The Challenge of Long-Running Comedy TV
|Photograph: Allstar/Cinetext/20th Century Fox
|© FX Networks/Everett Collection
To maintain and continue your comedic momentum as a long-running show, you kind of have to get over the import of your own show, the status that the show has built over the years of its run. Too often, a show that finds success and builds a following will find itself too cautious to step on the legacy it has built thus far - whether that is Rick & Morty struggling to balance the built-up lore of the show with its comedy; The Office (US) reducing the true bite that it had in the first half of its run for a sweeter, less awkward, and more respectful tone; or Saturday Night Live’s institution-like status at this point sometime getting in the way of truly funny material, this can definitely be a challenge. A bit of vulnerability is required and in the case of long-running comedy shows, vulnerability means maintaining and continuing a state of play and humility with an already very-established enterprise.
When I think of a show that famously dipped in quality but then has seemed to regain its footing in recent years, I think of The Simpsons. Due to it being perhaps the most famous “TV quality drop-off”, it was a show that I had kind of written off for the longest time – with the attitude of “every year with another Simpsons season is another year of a diminished legacy”. But, in retrospect, that was kind of harsh and dismissive. When I revisited more recent seasons of The Simpsons, I was pleasantly surprised. They seemed to have regained some of the qualities that made the earlier seasons so great – including a more expressive and less rigid style of animation, as well as an increase (if ever-so-slightly) of warmth between characters, especially Simpsons family members. I am almost surprised by how top-notch the jokes are, but the more I think about it, they have always been top notch – if you learn about their rigorous joke-vetting process with their writing staff, how could they not be? It was these other, less obvious factors, that seemed to make the difference in an episode being more than just some great jokes. I think the biggest key, back to my initial point, is a feeling of playfulness and looseness with the show that I think was not there for the longest time, due potentially in part to writers coming in as fans of the show and proceeding with caution as a result.
Another show that has maintained its quality, albeit with maybe a slightly different trajectory, is It’s Always Sunny in Philadelphia. This show has the advantage of being run by the same people throughout the entirety of its run. Sure, it might have fallen victim to its legacy in some of my less favorite episodes/seasons, posturing itself as “the offensive show” and trying to live up to that instead of simply being funny, but it seems to have managed to just as quickly move out of this slippery slope and regain its footing as it has gone on, even if the show now looks different than the show in the first half of its run. To me, though, this is actually a strength – the creators of the show are not afraid of change in pursuit of the comedy, and seem to make it a point to not overly revere what made the show a comedy mainstay. They still take risks, with half of the last season being in Ireland, and most episodes of this current season being the most playful and heightened that the show has ever been! As I have observed from the show’s podcast (featuring its three showrunners), maintaining this comedic core can be challenging – especially in three-person committee – but the work that goes into it, also apparent from the conversations in the podcast, definitely translates to the freshness of the most recent season.

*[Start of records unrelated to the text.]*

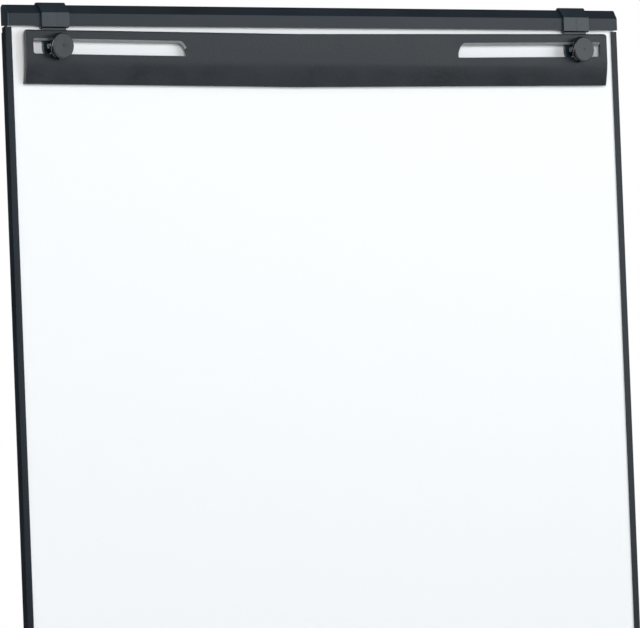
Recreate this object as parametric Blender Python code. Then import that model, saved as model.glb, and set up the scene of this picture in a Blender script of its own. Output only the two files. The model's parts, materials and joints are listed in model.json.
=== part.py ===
"""Tripod flipchart easel with a sliding clamp bar, leaning board and telescopic legs.

Board pieces are drawn in the board's own frame: x to the right, y towards the rear with
y = 0 on the writing surface, z up along the board from its lower edge. Leg pieces are drawn
in a frame of their own leg: z runs up along the tube and z = 0 is the top end of the tube.
"""
import math

import bmesh
import bpy
from mathutils import Matrix, Vector
from mathutils.geometry import tessellate_polygon

MM = 0.001
GAP = 0.3 * MM                      # between pieces that touch
RUN_FIT = 0.4 * MM                  # between pieces that slide or turn on each other

# Stance
LEAN = math.radians(4.0)            # board leans back from vertical
EDGE_HEIGHT = 850 * MM              # lower edge of the board above the floor
REAR_SPREAD = math.radians(20.0)    # rear leg from vertical
LEG_SPLAY = math.radians(13.0)      # front legs apart, in the board's plane

# Board
BOARD_WIDTH = 700 * MM
BOARD_HEIGHT = 1000 * MM
SHEET = 0.5 * MM                    # lacquered steel writing surface
CORE = 3.7 * MM
BACKING = 0.4 * MM
PROFILE_WALL = 1.0 * MM
PROFILE_WEB = 1.2 * MM
PROFILE_LIP = 6.7 * MM
PROFILE_TOP_GAP = 1.2 * MM          # side profiles stop this far under the rail

# Top rail
RAIL_HEIGHT = 19.8 * MM
RAIL_FACE = 11.4 * MM               # upright part of the front
RAIL_BEVEL_RUN = 6.9 * MM           # sloped part, front to rear
RAIL_REAR_CUT = 2.4 * MM            # cut corner at the top of the rear wall
RAIL_PROUD = 3.0 * MM               # rail stands forward of the side profiles
RAIL_CHANNEL = 10.5 * MM            # depth of the channel that holds the panel
RAIL_TAIL = 6.0 * MM                # rear wall reaches under the front one
RAIL_WALL = 1.2 * MM
CAP_PLATE = 2.6 * MM
CAP_FACET_RUN = 1.1 * MM            # front half of the cap's outer face slopes back
CAP_FACET_DEPTH = 5.4 * MM
CAP_SPIGOT = 9.0 * MM

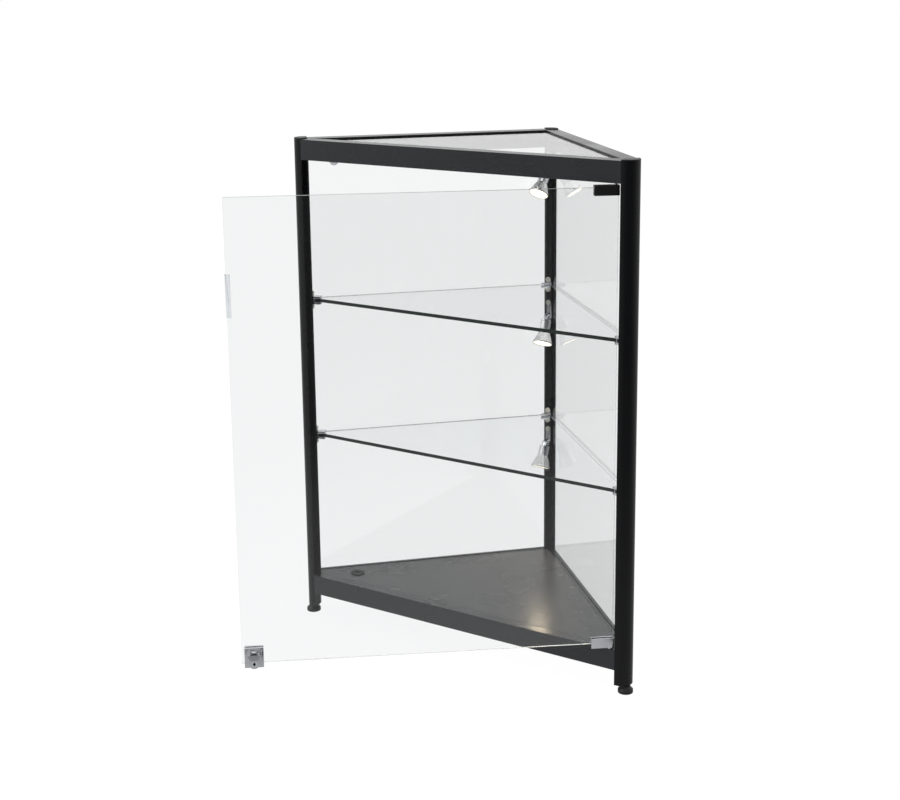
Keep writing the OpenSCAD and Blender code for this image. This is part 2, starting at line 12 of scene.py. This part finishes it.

Other long-running shows manage to navigate this process in similar ways. Family Guy has seemed to improve in quality in recent years, in much the same way as The Simpsons did, by finding a bit of its heart and playfulness again (slight decrease in abject cynicism and having more for Meg to do than to simply be hated). Curb Your Enthusiasm has the auteur benefit that Always Sunny had, and the fact that Larry David can come to the show whenever he is inspired to make a season, as well as his famous “no hugging, no learning” policy, has helped to maintain the freshness of the show. South Park (another show with two people at the helm for the entire run) is experimental with how it keeps things interesting – similar to Always Sunny, it played with continuing storylines (something that while I don’t think plays to the show’s strengths was also very fun to watch) and more generally, when they aren’t trying to be “the show that comments on the world today”, they seem to try to make stuff that they simply find funny.
Just as shows lose their comedic momentum in a variety of ways (indeed, all of the shows discussed above had their dips in quality), so too can shows keep it or regain it in a variety of ways. Whether that is built into the model (creator-driven) from the start, or happens because facilitators of a long-running series manage to make their way back to a more fun, humble, and playful place, it is something that I am always happy to see – happy to that after so many years of production and legacy, these shows can manage to maintain, or regain, a direct pathway from the screen to my funny bone.